The calculator handles all of this automatically. Just enter your numbers and it’ll tell you which approach wins.

Understanding the “Cost of Quick Wins”

The calculator shows what the hybrid strategy costs compared to pure avalanche. This is the price you pay for early motivational wins.

In most cases, this cost is surprisingly small, typically $50-300 over the entire payoff period. That’s worth it for most people because the psychological benefits of early wins make you far more likely to stick with the plan. Research suggests snowball users have meaningfully lower dropout rates than avalanche users.

If the cost is $0 or negative, you’re getting quick wins for free. The hybrid actually matches or beats avalanche.

FAQ

What if I only have 2 debts?

With 2 debts, there’s no meaningful hybrid. You’re either paying the smaller one first (snowball) or the higher-rate one first (avalanche). The calculator will simplify to a direct comparison.

Can I switch strategies in real life without starting over?

Yes.

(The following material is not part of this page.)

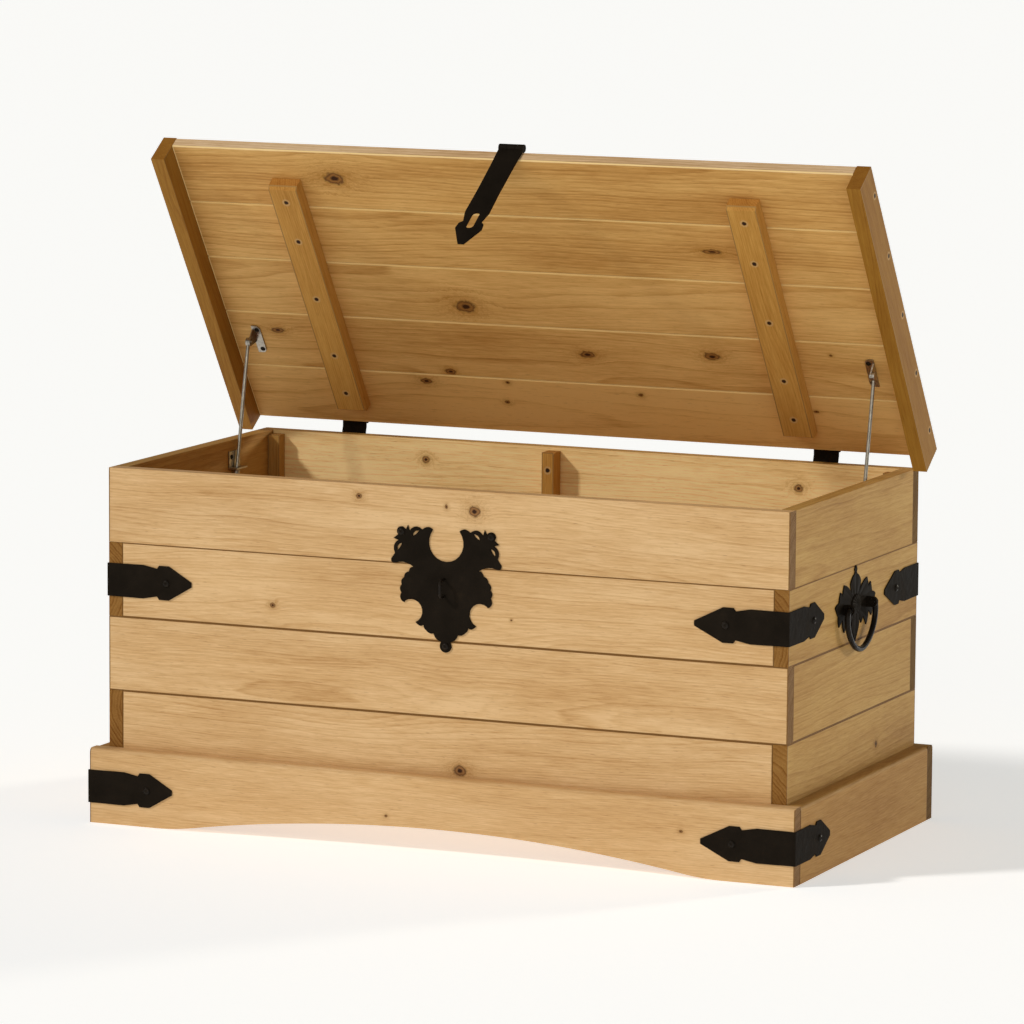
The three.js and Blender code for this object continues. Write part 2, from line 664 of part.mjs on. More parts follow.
// Outline of the swinging strap: half width at each distance below the pin.
const HASP_OUTLINE = [
  [3, HASP_HALF_W], [40, 17.2], [100, 16.8], [140, 17.6],
  [160, 13.2], [164, 18], [175, 19.4], [HASP_LENGTH, 4.5]];

function haspStrap() {
  const right = HASP_OUTLINE.map(([s, h]) => [h, HASP_PIN_Z - s]);
  const outline = polygon(mirrored(right));
  const slotR = SLOT_W / 2;
  const slot = new THREE.Path();
  slot.absarc(0, HASP_PIN_Z - SLOT_START - slotR, slotR, 0, Math.PI, false);
  slot.absarc(0, HASP_PIN_Z - SLOT_END + slotR, slotR, Math.PI, 2 * Math.PI, false);
  outline.holes.push(slot);
  const plate = plateFacingFront(outline, HASP_FACE_Y, HASP_T);
  const mid = HASP_HALF_W / 3 + RUN_GAP;
  const clear = KNUCKLE_R + RUN_GAP;
  const half = HASP_HALF_W;
  const strap = join([
    plate, rodAlongX(mid, half, HASP_PIN_Y, HASP_PIN_Z, KNUCKLE_R),
    rodAlongX(-half, -mid, HASP_PIN_Y, HASP_PIN_Z, KNUCKLE_R)]);
  const bore = rodAlongX(-half - 5, half + 5, HASP_PIN_Y, HASP_PIN_Z, HINGE_PIN_R + RUN_GAP, 6);
  return cut(strap, [bore, rodAlongX(-mid, mid, HASP_PIN_Y, HASP_PIN_Z, clear)]);
}

function addHasp() {
  place(lid, 'hasp_leaf', haspLeaf().translate(HASP_X, 0, 0), iron);
  place(lid, 'hasp_strap', haspStrap().translate(HASP_X, 0, 0), iron);
}

// ---- Lid stays ----
// Where the stay's pivot lies when the lid is closed, worked back from its place with the lid open.
function closedPivot() {
  const open = THREE.MathUtils.degToRad(LID_OPEN_DEG);
  const y = STAY_PIVOT_Y - PIN_Y;
  const z = STAY_PIVOT_Z - PIN_Z;
  return {
    y: PIN_Y + y * Math.cos(open) - z * Math.sin(open),
    z: PIN_Z + y * Math.sin(open) + z * Math.cos(open),
  };
}

const EYE_HALF = 2;
const EAR_FACE = STAY_X - EYE_HALF - 0.5;
const EAR_HALF = 12;
const FLANGE_W = 13;
const FLANGE_HALF = 24;
const FLANGE_ROUND = 6;
const FLANGE_SHIFT = 7;

// Plan of the bracket's flange: straight along the ear, rounded at the two screws.
function flangePlan(middleY) {
  const inner = EAR_FACE - FLANGE_W;
  const shape = new THREE.Shape();
  shape.moveTo(EAR_FACE, middleY - FLANGE_HALF);
  shape.lineTo(EAR_FACE, middleY + FLANGE_HALF);
  shape.lineTo(inner + FLANGE_ROUND, middleY + FLANGE_HALF);
  const turnX = inner + FLANGE_ROUND;
  const turnY = FLANGE_HALF - FLANGE_ROUND;
  shape.absarc(turnX, middleY + turnY, FLANGE_ROUND, Math.PI / 2, Math.PI, false);
  shape.absarc(turnX, middleY - turnY, FLANGE_ROUND, Math.PI, 1.5 * Math.PI, false);
  return shape;
}

function stayBracket() {
  const pivot = closedPivot();
  const top = LID_UNDER - IRON_GAP;
  const ear = new THREE.Shape();
  ear.moveTo(pivot.y - EAR_HALF, top);
  ear.lineTo(pivot.y - STAY_EYE_R, pivot.z);
  ear.absarc(pivot.y, pivot.z, STAY_EYE_R, Math.PI, 2 * Math.PI, false);
  ear.lineTo(pivot.y + EAR_HALF, top);
  ear.holes.push(new THREE.Path().absarc(pivot.y, pivot.z, STAY_ROD_R + RUN_GAP, 0, 2 * Math.PI, true));
  const upright = prismAlongX(ear, EAR_FACE - STAY_PLATE_T, STAY_PLATE_T, 8);
  const options = { depth: STAY_PLATE_T, bevelEnabled: false, curveSegments: 6 };
  const flange = new THREE.ExtrudeGeometry(flangePlan(pivot.y + FLANGE_SHIFT), options);
  return join([upright, flange.translate(0, 0, top - STAY_PLATE_T)]);
}

// The rod hangs from its eye at the origin; the collar under the guide is the lid's open stop.
function stayRod() {
  const eye = rodAlongX(-EYE_HALF, EYE_HALF, 0, 0, STAY_EYE_R, 10);
  const pin = rodAlongX(-EYE_HALF - STAY_PLATE_T - 2, EYE_HALF, 0, 0, STAY_ROD_R, 8);
  const rodLength = STAY_GUIDE_DIST + 12;
  const rod = new THREE.CylinderGeometry(STAY_ROD_R, STAY_ROD_R, rodLength, 12);
  rod.rotateX(Math.PI / 2).translate(0, 0, -rodLength / 2);
  const collar = new THREE.CylinderGeometry(4.6, 4.6, 6, 16).rotateX(Math.PI / 2);
  collar.translate(0, 0, -STAY_GUIDE_DIST - 6);
  return join([eye, pin, rod, collar]);
}

// Angle bracket on the end wall: a foot against the boards and a shelf the rod runs through.
function stayGuide(guideY, guideZ) {
  const face = HALF_W - BOARD - IRON_GAP;
  const halfLength = 17;
  const footTop = guideZ + 24;
  const foot = box(
    face - STAY_PLATE_T, face, guideY - halfLength, guideY + halfLength, guideZ - 1, footTop);
  const inner = STAY_X - 8;
  const shelf = box(inner, face, guideY - halfLength, guideY + halfLength, guideZ - 1, guideZ + 1);
  const slot = new THREE.Shape();
  const slotR = STAY_ROD_R + 0.9;
  const run = 2.6;
  slot.moveTo(STAY_X - slotR, guideY - run);
  slot.absarc(STAY_X, guideY - run, slotR, Math.PI, 2 * Math.PI, false);
  slot.absarc(STAY_X, guideY + run, slotR, 0, Math.PI, false);
  const slotCut = new THREE.ExtrudeGeometry(slot, { depth: 60, bevelEnabled: false, curveSegments: 6 });
  slotCut.translate(0, 0, guideZ - 30);
  return cut(join([foot, shelf]), [slotCut]);
}

function addStays() {
  const tilt = THREE.MathUtils.degToRad(STAY_TILT_DEG);
  const guideY = STAY_PIVOT_Y - STAY_GUIDE_DIST * Math.sin(tilt);
  const guideZ = STAY_PIVOT_Z - STAY_GUIDE_DIST * Math.cos(tilt);
  const bracket = stayBracket();
  const guide = stayGuide(guideY, guideZ);
  const rod = stayRod().rotateX(-tilt).translate(STAY_X, STAY_PIVOT_Y, STAY_PIVOT_Z);
  for (const side of ['right', 'left']) {
    const hand = (geometry) => (side === 'right' ? geometry : mirrorX(geometry));
    place(lid, `stay_bracket_${side}`, hand(bracket), zinc);
    place(chest, `stay_rod_${side}`, hand(rod), zinc);
    place(chest, `stay_guide_${side}`, hand(guide), zinc);
  }
}

function mirrorX(geometry) {
  return toGeometry(toSolid(geometry).mirror([1, 0, 0]));
}

addWalls();
addPosts();
addPlinth();
addStraps();
addLatchPlate();
addStaple();
addHandles();
addLidBoards();
addLidBattens();
addHinges();
addHasp();
addStays();

export default chest;
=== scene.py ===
import collections
import math
import random

import bmesh
import bpy
from mathutils import Matrix, Vector


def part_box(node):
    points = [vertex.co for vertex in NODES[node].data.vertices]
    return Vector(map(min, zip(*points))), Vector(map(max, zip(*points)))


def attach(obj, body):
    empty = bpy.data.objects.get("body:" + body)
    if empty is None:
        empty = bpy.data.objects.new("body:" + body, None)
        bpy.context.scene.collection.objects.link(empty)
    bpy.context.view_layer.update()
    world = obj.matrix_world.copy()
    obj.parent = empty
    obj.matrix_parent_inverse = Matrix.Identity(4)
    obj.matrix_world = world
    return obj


# A pine storage chest with black iron fittings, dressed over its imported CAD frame. Metres, +Z up.
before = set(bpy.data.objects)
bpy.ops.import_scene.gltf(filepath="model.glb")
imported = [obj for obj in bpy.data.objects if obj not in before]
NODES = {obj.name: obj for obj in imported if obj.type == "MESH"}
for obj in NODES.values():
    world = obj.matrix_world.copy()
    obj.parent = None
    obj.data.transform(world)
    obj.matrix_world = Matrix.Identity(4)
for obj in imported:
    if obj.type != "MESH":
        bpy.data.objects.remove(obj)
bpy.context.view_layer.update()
RNG = random.Random(11)

MM = 0.001
LID_OPEN = math.radians(55.6)

# ---- Directions of the timber ----
ALONG_X = Vector((1, 0, 0))
ALONG_Y = Vector((0, 1, 0))
ALONG_Z = Vector((0, 0, 1))
LID_BACK = Vector((0, math.cos(LID_OPEN), -math.sin(LID_OPEN)))
LID_UP = Vector((0, math.sin(LID_OPEN), math.cos(LID_OPEN)))

# ---- Camera ----
VIEW_AZIMUTH = math.radians(23.6)
VIEW_ELEVATION = math.radians(7.97)
VIEW_ROLL = math.radians(0.4)
VIEW_DISTANCE = 8.13
VIEW_TARGET = Vector((-0.004, 0.002, 0.4311))
VIEW_LENS = 207.5
SENSOR = 36.0


def make_camera():
    back = Vector((
        math.sin(VIEW_AZIMUTH) * math.cos(VIEW_ELEVATION),
        -math.cos(VIEW_AZIMUTH) * math.cos(VIEW_ELEVATION),
        math.sin(VIEW_ELEVATION)))
    camera = bpy.data.cameras.new("camera")
    camera.lens = VIEW_LENS
    camera.sensor_width = SENSOR
    camera.clip_end = 100
    holder = bpy.data.objects.new("camera", camera)
    bpy.context.scene.collection.objects.link(holder)
    turn = back.to_track_quat("Z", "Y").to_matrix().to_4x4()
    roll = Matrix.Rotation(VIEW_ROLL, 4, "Z")
    holder.matrix_world = Matrix.Translation(VIEW_TARGET + back * VIEW_DISTANCE) @ turn @ roll
    bpy.context.scene.camera = holder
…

That’s the beauty of the hybrid approach. There’s no penalty for changing strategies mid-payoff. The day you pay off your last “snowball target,” just redirect your extra payments to the highest-rate remaining debt. No apps to reconfigure, no recalculation needed.

What if my situation changes?

Run the calculator again with your updated balances and payments. Life changes (raises, expenses, new debts) can shift the optimal switch point. Check in every few months.

Is the interest difference really that small?

Usually, yes. For typical consumer debt profiles (3-6 debts totaling $10,000-$50,000), the difference between snowball and avalanche is often 3-9% of total interest. The hybrid strategy narrows that gap further while preserving the motivational benefits of early wins.